# GIVEN REQUEST
Reproduce the complete listing without any deviation.

------ STORED DATA ------

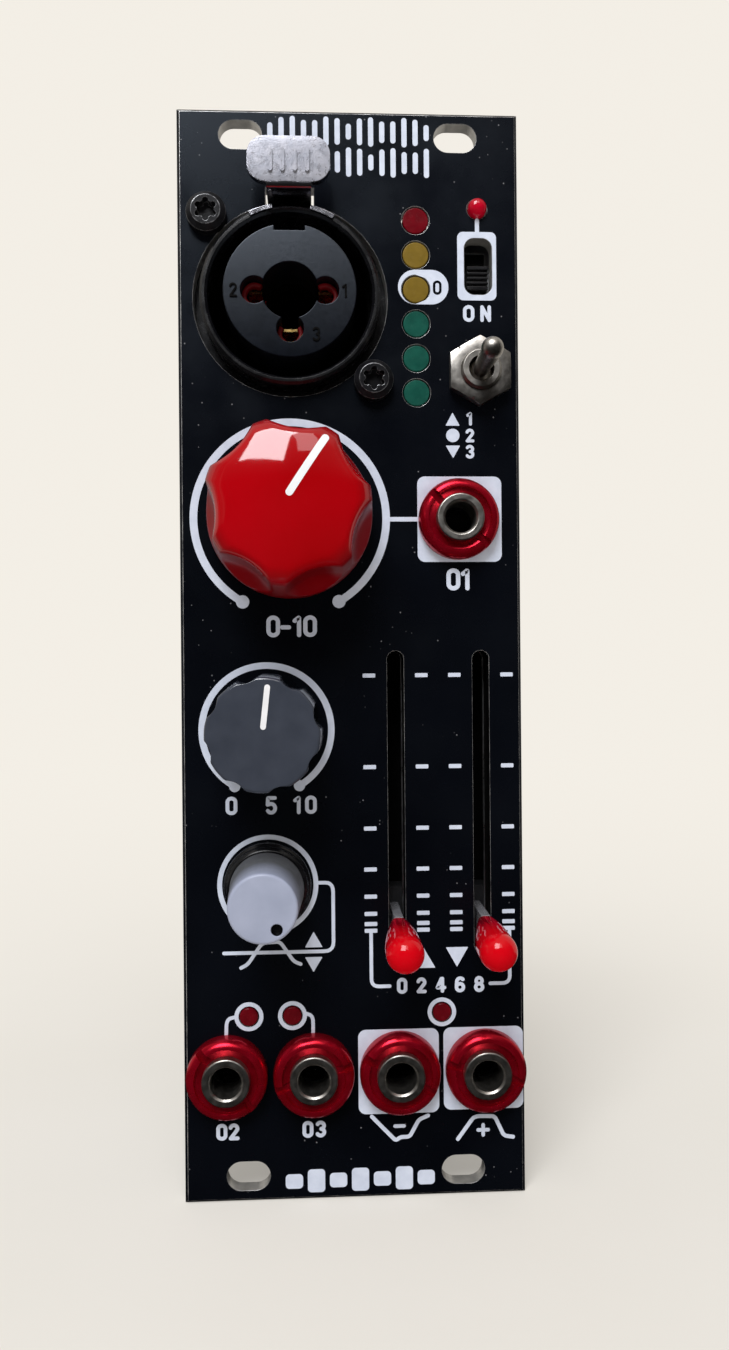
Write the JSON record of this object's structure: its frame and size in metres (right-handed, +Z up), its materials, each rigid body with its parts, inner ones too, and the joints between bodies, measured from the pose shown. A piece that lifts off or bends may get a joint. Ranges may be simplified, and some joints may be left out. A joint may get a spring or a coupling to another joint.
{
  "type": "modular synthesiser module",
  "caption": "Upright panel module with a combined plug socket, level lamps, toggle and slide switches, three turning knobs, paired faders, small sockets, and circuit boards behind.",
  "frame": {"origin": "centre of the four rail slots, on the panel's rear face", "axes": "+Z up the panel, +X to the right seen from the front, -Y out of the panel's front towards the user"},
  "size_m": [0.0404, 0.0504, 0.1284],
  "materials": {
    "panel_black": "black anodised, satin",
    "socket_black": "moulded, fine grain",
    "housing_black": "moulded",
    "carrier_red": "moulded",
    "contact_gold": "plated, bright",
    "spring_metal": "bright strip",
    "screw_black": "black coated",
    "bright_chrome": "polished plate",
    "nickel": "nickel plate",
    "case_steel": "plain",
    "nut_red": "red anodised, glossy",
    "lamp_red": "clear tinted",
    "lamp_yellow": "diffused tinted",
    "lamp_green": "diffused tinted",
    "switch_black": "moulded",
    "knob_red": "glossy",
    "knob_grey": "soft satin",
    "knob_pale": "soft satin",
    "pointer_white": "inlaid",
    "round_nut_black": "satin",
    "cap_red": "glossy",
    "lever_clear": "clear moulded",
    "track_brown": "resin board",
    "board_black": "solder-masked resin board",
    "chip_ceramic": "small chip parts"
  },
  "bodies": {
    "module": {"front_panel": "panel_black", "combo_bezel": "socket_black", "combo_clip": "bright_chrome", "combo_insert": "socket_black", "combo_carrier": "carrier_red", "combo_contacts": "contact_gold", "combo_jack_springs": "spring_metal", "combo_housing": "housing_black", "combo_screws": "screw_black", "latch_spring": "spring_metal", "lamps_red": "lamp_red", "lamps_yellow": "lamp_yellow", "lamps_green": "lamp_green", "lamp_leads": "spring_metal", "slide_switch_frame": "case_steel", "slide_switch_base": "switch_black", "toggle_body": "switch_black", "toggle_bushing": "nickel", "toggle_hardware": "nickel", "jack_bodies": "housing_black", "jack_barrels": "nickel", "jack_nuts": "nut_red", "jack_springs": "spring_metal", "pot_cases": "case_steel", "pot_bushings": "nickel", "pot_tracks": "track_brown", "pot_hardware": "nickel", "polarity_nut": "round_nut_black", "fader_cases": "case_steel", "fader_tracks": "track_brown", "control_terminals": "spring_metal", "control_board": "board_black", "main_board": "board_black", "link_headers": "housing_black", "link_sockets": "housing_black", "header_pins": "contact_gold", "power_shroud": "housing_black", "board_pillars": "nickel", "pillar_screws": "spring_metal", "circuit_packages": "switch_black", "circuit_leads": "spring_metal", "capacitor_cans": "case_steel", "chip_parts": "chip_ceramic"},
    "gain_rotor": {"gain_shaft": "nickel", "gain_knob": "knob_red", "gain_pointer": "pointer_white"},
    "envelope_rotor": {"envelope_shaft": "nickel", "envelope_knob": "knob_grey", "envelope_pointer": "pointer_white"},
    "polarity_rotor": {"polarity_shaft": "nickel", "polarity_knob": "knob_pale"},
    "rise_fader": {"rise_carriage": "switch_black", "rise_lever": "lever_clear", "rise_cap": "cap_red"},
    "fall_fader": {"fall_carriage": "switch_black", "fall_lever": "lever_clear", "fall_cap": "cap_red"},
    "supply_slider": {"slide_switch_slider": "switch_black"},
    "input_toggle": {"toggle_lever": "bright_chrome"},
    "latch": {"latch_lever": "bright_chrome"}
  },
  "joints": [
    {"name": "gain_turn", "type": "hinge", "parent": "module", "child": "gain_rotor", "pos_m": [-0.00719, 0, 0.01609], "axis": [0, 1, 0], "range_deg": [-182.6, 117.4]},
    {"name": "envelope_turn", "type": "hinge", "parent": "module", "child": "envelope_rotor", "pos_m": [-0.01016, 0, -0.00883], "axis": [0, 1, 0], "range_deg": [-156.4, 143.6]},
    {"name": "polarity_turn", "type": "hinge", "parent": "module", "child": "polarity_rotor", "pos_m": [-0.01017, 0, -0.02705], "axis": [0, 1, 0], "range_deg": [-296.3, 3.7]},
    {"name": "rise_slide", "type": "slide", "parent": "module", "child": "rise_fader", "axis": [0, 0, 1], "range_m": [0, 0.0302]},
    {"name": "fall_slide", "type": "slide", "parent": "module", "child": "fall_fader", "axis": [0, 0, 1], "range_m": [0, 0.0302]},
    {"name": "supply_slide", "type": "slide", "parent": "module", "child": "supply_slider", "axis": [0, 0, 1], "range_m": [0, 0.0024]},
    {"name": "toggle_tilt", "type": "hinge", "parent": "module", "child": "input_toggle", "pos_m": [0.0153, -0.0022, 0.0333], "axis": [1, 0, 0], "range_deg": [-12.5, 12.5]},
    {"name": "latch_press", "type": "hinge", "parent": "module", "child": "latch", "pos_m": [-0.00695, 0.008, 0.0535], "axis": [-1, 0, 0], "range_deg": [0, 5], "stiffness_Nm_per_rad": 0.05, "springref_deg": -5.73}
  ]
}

------

# SOLUTION FOR THIS EXERCISE
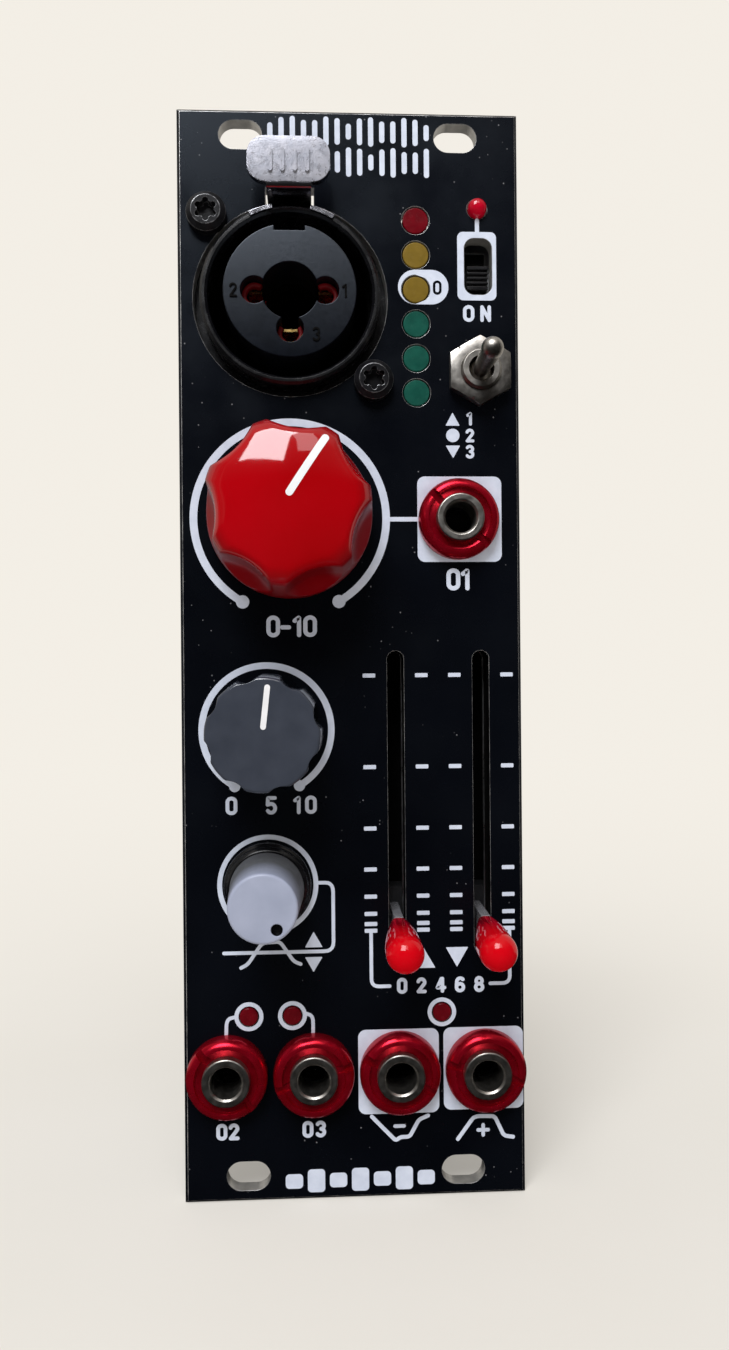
Write the JSON record of this object's structure: its frame and size in metres (right-handed, +Z up), its materials, each rigid body with its parts, inner ones too, and the joints between bodies, measured from the pose shown. A piece that lifts off or bends may get a joint. Ranges may be simplified, and some joints may be left out. A joint may get a spring or a coupling to another joint.
{
  "type": "modular synthesiser module",
  "caption": "Upright panel module with a combined plug socket, level lamps, toggle and slide switches, three turning knobs, paired faders, small sockets, and circuit boards behind.",
  "frame": {"origin": "centre of the four rail slots, on the panel's rear face", "axes": "+Z up the panel, +X to the right seen from the front, -Y out of the panel's front towards the user"},
  "size_m": [0.0404, 0.0504, 0.1284],
  "materials": {
    "panel_black": "black anodised, satin",
    "socket_black": "moulded, fine grain",
    "housing_black": "moulded",
    "carrier_red": "moulded",
    "contact_gold": "plated, bright",
    "spring_metal": "bright strip",
    "screw_black": "black coated",
    "bright_chrome": "polished plate",
    "nickel": "nickel plate",
    "case_steel": "plain",
    "nut_red": "red anodised, glossy",
    "lamp_red": "clear tinted",
    "lamp_yellow": "diffused tinted",
    "lamp_green": "diffused tinted",
    "switch_black": "moulded",
    "knob_red": "glossy",
    "knob_grey": "soft satin",
    "knob_pale": "soft satin",
    "pointer_white": "inlaid",
    "round_nut_black": "satin",
    "cap_red": "glossy",
    "lever_clear": "clear moulded",
    "track_brown": "resin board",
    "board_black": "solder-masked resin board",
    "chip_ceramic": "small chip parts"
  },
  "bodies": {
    "module": {"front_panel": "panel_black", "combo_bezel": "socket_black", "combo_clip": "bright_chrome", "combo_insert": "socket_black", "combo_carrier": "carrier_red", "combo_contacts": "contact_gold", "combo_jack_springs": "spring_metal", "combo_housing": "housing_black", "combo_screws": "screw_black", "latch_spring": "spring_metal", "lamps_red": "lamp_red", "lamps_yellow": "lamp_yellow", "lamps_green": "lamp_green", "lamp_leads": "spring_metal", "slide_switch_frame": "case_steel", "slide_switch_base": "switch_black", "toggle_body": "switch_black", "toggle_bushing": "nickel", "toggle_hardware": "nickel", "jack_bodies": "housing_black", "jack_barrels": "nickel", "jack_nuts": "nut_red", "jack_springs": "spring_metal", "pot_cases": "case_steel", "pot_bushings": "nickel", "pot_tracks": "track_brown", "pot_hardware": "nickel", "polarity_nut": "round_nut_black", "fader_cases": "case_steel", "fader_tracks": "track_brown", "control_terminals": "spring_metal", "control_board": "board_black", "main_board": "board_black", "link_headers": "housing_black", "link_sockets": "housing_black", "header_pins": "contact_gold", "power_shroud": "housing_black", "board_pillars": "nickel", "pillar_screws": "spring_metal", "circuit_packages": "switch_black", "circuit_leads": "spring_metal", "capacitor_cans": "case_steel", "chip_parts": "chip_ceramic"},
    "gain_rotor": {"gain_shaft": "nickel", "gain_knob": "knob_red", "gain_pointer": "pointer_white"},
    "envelope_rotor": {"envelope_shaft": "nickel", "envelope_knob": "knob_grey", "envelope_pointer": "pointer_white"},
    "polarity_rotor": {"polarity_shaft": "nickel", "polarity_knob": "knob_pale"},
    "rise_fader": {"rise_carriage": "switch_black", "rise_lever": "lever_clear", "rise_cap": "cap_red"},
    "fall_fader": {"fall_carriage": "switch_black", "fall_lever": "lever_clear", "fall_cap": "cap_red"},
    "supply_slider": {"slide_switch_slider": "switch_black"},
    "input_toggle": {"toggle_lever": "bright_chrome"},
    "latch": {"latch_lever": "bright_chrome"}
  },
  "joints": [
    {"name": "gain_turn", "type": "hinge", "parent": "module", "child": "gain_rotor", "pos_m": [-0.00719, 0, 0.01609], "axis": [0, 1, 0], "range_deg": [-182.6, 117.4]},
    {"name": "envelope_turn", "type": "hinge", "parent": "module", "child": "envelope_rotor", "pos_m": [-0.01016, 0, -0.00883], "axis": [0, 1, 0], "range_deg": [-156.4, 143.6]},
    {"name": "polarity_turn", "type": "hinge", "parent": "module", "child": "polarity_rotor", "pos_m": [-0.01017, 0, -0.02705], "axis": [0, 1, 0], "range_deg": [-296.3, 3.7]},
    {"name": "rise_slide", "type": "slide", "parent": "module", "child": "rise_fader", "axis": [0, 0, 1], "range_m": [0, 0.0302]},
    {"name": "fall_slide", "type": "slide", "parent": "module", "child": "fall_fader", "axis": [0, 0, 1], "range_m": [0, 0.0302]},
    {"name": "supply_slide", "type": "slide", "parent": "module", "child": "supply_slider", "axis": [0, 0, 1], "range_m": [0, 0.0024]},
    {"name": "toggle_tilt", "type": "hinge", "parent": "module", "child": "input_toggle", "pos_m": [0.0153, -0.0022, 0.0333], "axis": [1, 0, 0], "range_deg": [-12.5, 12.5]},
    {"name": "latch_press", "type": "hinge", "parent": "module", "child": "latch", "pos_m": [-0.00695, 0.008, 0.0535], "axis": [-1, 0, 0], "range_deg": [0, 5], "stiffness_Nm_per_rad": 0.05, "springref_deg": -5.73}
  ]
}